= Saalach Valley Ridgeway =

Ridgeway trail in the Kitzbühel Alps in Switzerland

The Saalach Valley Ridgeway (Saalachtaler Höhenweg) is a roughly five-hour long ridgeway trail in the Salzburg part of the Kitzbühel Alps between Leogang and Saalfelden.

The way runs along the mountain chain that separates the valley of the Glemmtal in the south from the Leoganger Tal in the north.

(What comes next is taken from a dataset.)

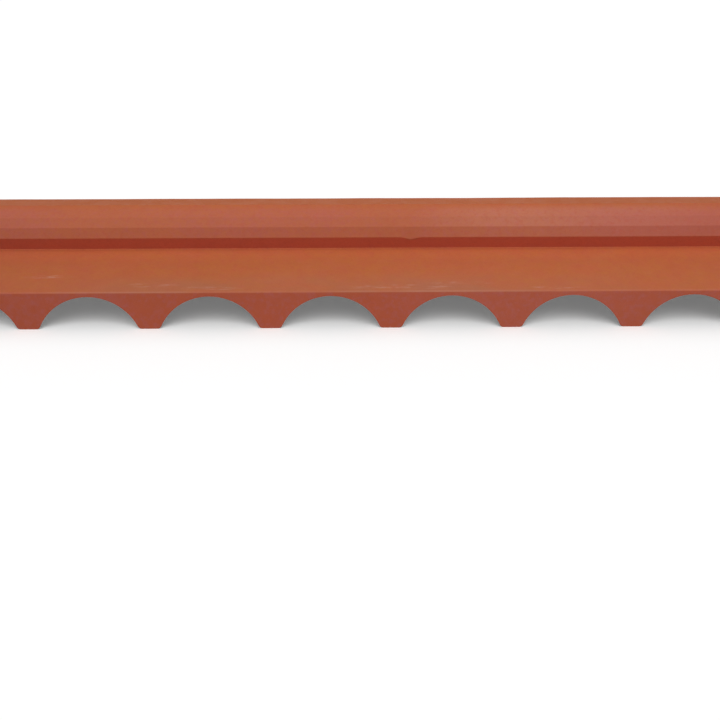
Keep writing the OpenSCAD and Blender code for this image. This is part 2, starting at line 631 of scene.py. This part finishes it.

The marked trail runs from the Asitz Hut near the top station of the Asitzbahn (1,752 m) south of Leogang in a southwestern direction to the 1,914 m high Asitzkopf. It then continues over the 188 m high Schabergkogel and the 1,853 m Geierkogel eastwards to the 1,875 m high Haiderbergkogel. Crossing the 1,764 m high Durchenkopf, the 1,616 m high Weikersbacherköpfl, the 1,541 m high Weikersbacher Kopf and the Biberg it carries on to the top station of the Huggenbergalm above Saalfelden. From here the journey to the valley may be made using the cable car or the sommerrodelbahn.

A variation of the route starts at the summit station of the Kohlmaisbahn on the Kohlmaiskopf (1,794 m) above Saalbach and runs over the 1,910 m high Wildenkarkogel to the Asitzkopf. This variation takes about an hour longer and is more challenging.